- **Your task**
Among the records that follow, find the line with "Write part 3" and the line with "np.gradient(z, step, axis=1)". Set down those lines and all lines between them exactly, without adding anything.

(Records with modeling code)
[START]

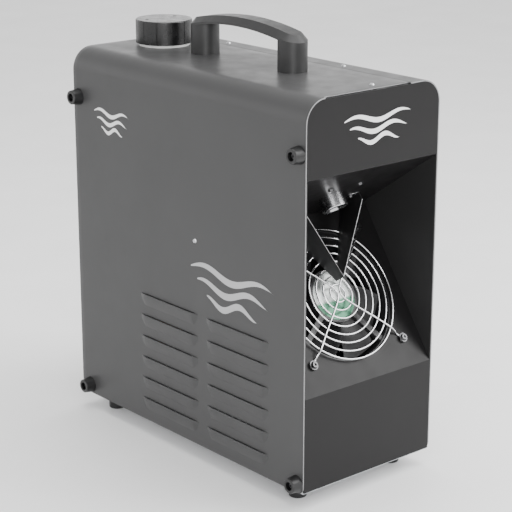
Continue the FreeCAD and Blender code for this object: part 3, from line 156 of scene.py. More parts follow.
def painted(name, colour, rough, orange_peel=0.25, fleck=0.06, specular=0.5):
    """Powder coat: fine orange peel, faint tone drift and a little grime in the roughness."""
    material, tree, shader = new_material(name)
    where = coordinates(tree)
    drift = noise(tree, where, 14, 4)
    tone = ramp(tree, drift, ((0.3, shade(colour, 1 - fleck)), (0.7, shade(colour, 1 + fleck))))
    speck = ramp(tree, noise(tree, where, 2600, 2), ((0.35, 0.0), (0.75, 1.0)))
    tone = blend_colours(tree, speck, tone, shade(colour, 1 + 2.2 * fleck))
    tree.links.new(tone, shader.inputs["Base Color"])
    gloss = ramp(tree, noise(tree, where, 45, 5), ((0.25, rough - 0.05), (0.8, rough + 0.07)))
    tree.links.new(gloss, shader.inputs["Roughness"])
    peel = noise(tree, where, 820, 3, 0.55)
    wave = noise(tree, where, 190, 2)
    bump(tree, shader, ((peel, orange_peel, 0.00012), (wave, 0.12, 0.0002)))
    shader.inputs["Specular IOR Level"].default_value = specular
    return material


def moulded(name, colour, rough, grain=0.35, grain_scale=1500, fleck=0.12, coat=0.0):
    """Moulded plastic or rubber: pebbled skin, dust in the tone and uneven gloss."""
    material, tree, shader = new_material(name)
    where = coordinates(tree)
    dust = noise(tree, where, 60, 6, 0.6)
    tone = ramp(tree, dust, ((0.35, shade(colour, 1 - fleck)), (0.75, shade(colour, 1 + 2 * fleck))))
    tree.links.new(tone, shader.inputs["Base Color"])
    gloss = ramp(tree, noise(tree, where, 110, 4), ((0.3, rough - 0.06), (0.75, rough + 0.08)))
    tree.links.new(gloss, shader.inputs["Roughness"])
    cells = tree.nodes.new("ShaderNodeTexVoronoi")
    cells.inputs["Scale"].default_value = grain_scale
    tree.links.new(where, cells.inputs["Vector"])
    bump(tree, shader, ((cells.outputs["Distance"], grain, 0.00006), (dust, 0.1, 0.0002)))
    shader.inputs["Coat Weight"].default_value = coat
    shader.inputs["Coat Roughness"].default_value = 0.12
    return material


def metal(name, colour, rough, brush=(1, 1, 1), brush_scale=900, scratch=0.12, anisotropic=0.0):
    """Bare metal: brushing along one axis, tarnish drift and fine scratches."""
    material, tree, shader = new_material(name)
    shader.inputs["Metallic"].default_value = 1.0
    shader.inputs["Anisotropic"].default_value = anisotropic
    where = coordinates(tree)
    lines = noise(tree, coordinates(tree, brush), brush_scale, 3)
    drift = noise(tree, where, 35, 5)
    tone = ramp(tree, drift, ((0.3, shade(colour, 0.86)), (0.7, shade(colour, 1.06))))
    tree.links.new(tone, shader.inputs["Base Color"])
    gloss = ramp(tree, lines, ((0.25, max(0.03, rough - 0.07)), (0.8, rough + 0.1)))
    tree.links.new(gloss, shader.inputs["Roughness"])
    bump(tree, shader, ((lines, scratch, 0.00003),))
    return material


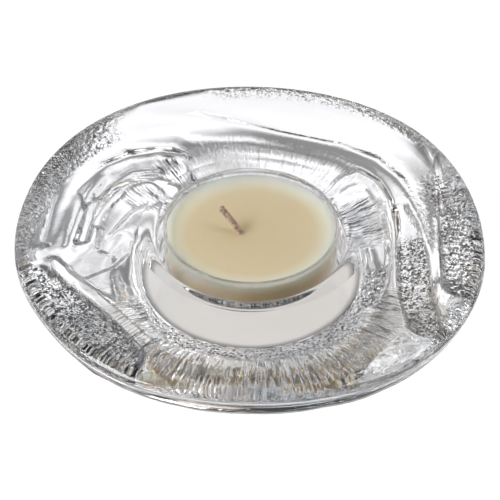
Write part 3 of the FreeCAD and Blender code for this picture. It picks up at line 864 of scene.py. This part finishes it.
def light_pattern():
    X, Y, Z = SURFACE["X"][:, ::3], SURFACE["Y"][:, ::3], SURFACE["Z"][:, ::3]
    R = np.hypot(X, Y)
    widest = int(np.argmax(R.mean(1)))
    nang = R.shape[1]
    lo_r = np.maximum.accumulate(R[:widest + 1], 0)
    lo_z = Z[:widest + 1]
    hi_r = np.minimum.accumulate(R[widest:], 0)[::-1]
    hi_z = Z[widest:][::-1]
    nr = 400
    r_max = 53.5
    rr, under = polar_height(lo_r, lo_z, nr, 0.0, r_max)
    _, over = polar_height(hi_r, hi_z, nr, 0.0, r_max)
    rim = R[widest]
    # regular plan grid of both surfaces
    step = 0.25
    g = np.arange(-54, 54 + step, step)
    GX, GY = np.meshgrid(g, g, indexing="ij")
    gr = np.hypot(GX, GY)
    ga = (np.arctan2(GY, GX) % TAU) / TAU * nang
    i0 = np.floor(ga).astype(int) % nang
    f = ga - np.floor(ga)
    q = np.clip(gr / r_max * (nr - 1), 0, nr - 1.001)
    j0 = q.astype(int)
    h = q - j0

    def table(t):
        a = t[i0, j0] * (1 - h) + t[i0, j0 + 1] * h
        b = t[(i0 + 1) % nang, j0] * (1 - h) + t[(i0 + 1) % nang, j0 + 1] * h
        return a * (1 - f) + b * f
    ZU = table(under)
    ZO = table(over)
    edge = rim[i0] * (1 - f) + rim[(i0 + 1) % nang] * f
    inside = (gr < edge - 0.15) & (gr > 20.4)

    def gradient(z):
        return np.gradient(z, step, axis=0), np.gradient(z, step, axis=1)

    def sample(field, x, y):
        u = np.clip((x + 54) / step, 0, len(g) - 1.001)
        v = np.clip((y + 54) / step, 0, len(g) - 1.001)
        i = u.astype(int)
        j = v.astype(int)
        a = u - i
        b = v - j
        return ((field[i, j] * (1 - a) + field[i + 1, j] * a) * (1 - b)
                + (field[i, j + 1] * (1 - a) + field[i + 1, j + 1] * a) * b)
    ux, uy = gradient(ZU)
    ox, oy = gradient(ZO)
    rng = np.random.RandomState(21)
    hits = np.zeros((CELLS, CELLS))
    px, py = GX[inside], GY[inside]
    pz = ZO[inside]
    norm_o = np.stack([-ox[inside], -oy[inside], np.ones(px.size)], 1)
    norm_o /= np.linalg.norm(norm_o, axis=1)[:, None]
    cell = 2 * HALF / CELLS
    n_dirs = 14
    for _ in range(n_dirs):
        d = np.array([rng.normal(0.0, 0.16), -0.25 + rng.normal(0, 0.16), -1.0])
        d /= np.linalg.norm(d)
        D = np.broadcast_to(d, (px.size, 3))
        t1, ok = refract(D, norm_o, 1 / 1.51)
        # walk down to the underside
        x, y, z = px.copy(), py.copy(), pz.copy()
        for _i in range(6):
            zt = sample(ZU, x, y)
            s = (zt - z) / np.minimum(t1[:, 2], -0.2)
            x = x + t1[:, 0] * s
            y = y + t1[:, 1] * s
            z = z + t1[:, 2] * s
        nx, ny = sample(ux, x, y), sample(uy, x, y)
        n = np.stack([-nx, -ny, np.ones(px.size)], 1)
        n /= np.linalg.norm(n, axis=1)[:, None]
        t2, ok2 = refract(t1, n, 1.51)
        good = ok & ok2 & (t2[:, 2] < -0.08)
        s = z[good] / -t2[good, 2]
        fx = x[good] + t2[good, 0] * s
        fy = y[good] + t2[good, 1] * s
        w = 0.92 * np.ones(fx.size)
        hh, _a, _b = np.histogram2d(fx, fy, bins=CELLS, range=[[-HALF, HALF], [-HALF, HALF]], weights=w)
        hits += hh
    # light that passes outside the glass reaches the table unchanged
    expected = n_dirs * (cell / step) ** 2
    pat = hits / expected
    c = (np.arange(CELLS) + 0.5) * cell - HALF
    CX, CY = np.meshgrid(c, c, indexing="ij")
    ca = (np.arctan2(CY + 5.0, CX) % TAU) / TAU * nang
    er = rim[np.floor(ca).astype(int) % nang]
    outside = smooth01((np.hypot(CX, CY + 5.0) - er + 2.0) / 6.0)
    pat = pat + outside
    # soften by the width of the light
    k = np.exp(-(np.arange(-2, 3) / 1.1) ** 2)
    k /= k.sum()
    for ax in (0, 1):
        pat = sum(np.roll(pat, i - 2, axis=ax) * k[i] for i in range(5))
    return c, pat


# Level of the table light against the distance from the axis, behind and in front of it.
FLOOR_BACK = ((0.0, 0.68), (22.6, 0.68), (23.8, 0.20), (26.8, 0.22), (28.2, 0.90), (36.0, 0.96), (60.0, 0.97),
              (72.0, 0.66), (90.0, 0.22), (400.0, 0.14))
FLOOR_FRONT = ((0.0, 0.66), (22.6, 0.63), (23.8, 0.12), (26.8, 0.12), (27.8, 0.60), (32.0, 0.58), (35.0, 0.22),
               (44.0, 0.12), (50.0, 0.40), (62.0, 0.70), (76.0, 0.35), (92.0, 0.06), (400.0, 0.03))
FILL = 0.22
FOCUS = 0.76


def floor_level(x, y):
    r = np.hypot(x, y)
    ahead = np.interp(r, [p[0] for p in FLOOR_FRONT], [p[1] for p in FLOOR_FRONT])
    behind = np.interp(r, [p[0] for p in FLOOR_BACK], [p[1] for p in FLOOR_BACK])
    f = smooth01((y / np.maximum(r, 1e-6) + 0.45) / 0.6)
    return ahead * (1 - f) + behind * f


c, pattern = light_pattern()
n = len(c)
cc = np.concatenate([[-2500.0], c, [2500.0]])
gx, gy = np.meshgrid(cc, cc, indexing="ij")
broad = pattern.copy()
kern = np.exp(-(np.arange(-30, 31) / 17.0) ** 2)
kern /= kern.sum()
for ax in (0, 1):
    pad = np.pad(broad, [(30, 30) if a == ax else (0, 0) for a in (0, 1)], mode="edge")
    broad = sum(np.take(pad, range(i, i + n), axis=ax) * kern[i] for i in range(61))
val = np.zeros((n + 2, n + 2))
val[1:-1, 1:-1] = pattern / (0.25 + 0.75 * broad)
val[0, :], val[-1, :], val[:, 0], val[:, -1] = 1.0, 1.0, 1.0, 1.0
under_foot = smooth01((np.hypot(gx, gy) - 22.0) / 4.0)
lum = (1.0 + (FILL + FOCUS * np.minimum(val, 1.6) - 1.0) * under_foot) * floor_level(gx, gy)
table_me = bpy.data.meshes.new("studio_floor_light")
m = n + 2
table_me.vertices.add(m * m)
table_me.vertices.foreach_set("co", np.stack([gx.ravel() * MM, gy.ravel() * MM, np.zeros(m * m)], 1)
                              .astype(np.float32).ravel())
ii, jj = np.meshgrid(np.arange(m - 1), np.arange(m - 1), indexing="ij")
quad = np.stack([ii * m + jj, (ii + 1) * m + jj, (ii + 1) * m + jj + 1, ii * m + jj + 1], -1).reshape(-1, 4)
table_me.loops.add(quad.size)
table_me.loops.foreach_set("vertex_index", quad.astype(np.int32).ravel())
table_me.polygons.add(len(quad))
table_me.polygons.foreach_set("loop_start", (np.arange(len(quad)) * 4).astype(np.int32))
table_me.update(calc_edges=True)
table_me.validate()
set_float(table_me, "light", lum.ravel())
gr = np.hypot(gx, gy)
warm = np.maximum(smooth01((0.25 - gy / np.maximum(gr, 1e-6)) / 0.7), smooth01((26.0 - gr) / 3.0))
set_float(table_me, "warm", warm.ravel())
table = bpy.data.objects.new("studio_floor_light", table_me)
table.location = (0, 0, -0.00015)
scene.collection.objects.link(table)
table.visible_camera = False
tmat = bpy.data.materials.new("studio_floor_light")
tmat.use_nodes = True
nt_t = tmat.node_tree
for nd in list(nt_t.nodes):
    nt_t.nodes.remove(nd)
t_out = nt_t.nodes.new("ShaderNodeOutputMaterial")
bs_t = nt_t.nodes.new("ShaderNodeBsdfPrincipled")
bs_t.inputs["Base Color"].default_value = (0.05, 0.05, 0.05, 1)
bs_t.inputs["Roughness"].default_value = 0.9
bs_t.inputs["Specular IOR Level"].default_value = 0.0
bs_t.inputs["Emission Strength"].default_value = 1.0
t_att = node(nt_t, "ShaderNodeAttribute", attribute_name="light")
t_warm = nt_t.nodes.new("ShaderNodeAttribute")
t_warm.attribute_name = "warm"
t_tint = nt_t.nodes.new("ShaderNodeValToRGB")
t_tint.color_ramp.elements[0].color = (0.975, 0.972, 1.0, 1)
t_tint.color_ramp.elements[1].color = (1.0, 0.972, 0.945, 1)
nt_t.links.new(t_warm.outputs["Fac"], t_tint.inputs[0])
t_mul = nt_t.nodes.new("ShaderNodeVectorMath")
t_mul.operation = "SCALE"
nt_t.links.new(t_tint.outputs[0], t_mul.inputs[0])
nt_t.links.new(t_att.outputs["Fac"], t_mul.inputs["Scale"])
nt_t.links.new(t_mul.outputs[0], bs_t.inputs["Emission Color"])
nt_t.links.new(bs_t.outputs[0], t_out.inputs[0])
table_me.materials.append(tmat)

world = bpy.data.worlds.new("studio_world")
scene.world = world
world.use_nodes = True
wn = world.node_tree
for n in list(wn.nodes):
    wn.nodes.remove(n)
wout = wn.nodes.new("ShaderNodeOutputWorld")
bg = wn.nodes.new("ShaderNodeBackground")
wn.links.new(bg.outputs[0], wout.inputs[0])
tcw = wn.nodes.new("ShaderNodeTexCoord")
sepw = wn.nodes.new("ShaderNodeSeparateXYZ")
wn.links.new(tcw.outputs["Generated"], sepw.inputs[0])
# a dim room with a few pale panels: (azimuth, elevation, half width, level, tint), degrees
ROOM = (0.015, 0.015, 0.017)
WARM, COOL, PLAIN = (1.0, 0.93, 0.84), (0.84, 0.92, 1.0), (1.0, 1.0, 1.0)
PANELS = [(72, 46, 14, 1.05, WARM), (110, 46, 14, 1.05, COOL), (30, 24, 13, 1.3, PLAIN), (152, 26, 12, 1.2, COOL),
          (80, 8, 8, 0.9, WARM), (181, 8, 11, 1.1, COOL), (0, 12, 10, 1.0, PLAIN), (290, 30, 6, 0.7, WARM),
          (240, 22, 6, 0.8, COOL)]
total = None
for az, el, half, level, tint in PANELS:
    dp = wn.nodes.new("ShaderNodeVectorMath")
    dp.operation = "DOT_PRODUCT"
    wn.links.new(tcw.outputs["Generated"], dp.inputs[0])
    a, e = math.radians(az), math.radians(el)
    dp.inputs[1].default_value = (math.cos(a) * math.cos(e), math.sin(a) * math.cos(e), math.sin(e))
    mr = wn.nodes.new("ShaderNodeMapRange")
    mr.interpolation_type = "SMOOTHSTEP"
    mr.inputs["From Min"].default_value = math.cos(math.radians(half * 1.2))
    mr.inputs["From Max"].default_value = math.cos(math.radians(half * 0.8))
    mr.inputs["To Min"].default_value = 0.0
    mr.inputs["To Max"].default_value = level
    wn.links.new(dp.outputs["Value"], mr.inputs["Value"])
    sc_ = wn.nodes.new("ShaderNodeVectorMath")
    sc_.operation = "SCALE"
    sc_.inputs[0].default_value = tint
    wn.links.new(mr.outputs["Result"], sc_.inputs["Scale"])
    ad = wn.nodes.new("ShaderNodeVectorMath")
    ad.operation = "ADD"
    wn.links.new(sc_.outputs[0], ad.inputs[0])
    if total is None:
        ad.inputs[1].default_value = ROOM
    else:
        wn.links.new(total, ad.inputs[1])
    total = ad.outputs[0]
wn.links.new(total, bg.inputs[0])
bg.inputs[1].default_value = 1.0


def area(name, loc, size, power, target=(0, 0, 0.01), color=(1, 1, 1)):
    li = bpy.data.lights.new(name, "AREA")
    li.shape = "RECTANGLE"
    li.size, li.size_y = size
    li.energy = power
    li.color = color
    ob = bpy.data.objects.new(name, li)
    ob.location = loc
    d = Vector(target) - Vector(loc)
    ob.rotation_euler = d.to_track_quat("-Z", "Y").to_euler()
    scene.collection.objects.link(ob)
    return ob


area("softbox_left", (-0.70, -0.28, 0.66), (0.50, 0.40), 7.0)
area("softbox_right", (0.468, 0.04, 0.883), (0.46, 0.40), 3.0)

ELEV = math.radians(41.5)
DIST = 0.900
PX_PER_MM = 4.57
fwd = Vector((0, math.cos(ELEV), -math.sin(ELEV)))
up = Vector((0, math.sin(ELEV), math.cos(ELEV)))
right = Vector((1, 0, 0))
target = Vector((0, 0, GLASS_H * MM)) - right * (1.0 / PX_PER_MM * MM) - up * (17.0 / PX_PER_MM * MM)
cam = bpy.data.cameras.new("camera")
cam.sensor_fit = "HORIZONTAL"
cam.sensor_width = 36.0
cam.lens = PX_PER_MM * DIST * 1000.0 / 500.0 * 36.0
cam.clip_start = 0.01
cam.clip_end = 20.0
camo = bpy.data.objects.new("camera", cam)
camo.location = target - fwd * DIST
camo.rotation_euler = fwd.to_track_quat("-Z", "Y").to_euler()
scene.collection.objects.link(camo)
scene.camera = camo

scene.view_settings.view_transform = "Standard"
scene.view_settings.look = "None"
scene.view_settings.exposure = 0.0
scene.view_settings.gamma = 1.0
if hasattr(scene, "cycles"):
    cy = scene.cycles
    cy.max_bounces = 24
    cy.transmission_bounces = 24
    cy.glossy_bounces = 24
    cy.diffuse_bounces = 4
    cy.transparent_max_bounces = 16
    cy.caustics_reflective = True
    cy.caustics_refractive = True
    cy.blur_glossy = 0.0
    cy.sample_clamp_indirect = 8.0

[END]

- **Written reply**
Write part 3 of the FreeCAD and Blender code for this picture. It picks up at line 864 of scene.py. This part finishes it.
def light_pattern():
    X, Y, Z = SURFACE["X"][:, ::3], SURFACE["Y"][:, ::3], SURFACE["Z"][:, ::3]
    R = np.hypot(X, Y)
    widest = int(np.argmax(R.mean(1)))
    nang = R.shape[1]
    lo_r = np.maximum.accumulate(R[:widest + 1], 0)
    lo_z = Z[:widest + 1]
    hi_r = np.minimum.accumulate(R[widest:], 0)[::-1]
    hi_z = Z[widest:][::-1]
    nr = 400
    r_max = 53.5
    rr, under = polar_height(lo_r, lo_z, nr, 0.0, r_max)
    _, over = polar_height(hi_r, hi_z, nr, 0.0, r_max)
    rim = R[widest]
    # regular plan grid of both surfaces
    step = 0.25
    g = np.arange(-54, 54 + step, step)
    GX, GY = np.meshgrid(g, g, indexing="ij")
    gr = np.hypot(GX, GY)
    ga = (np.arctan2(GY, GX) % TAU) / TAU * nang
    i0 = np.floor(ga).astype(int) % nang
    f = ga - np.floor(ga)
    q = np.clip(gr / r_max * (nr - 1), 0, nr - 1.001)
    j0 = q.astype(int)
    h = q - j0

    def table(t):
        a = t[i0, j0] * (1 - h) + t[i0, j0 + 1] * h
        b = t[(i0 + 1) % nang, j0] * (1 - h) + t[(i0 + 1) % nang, j0 + 1] * h
        return a * (1 - f) + b * f
    ZU = table(under)
    ZO = table(over)
    edge = rim[i0] * (1 - f) + rim[(i0 + 1) % nang] * f
    inside = (gr < edge - 0.15) & (gr > 20.4)

    def gradient(z):
        return np.gradient(z, step, axis=0), np.gradient(z, step, axis=1)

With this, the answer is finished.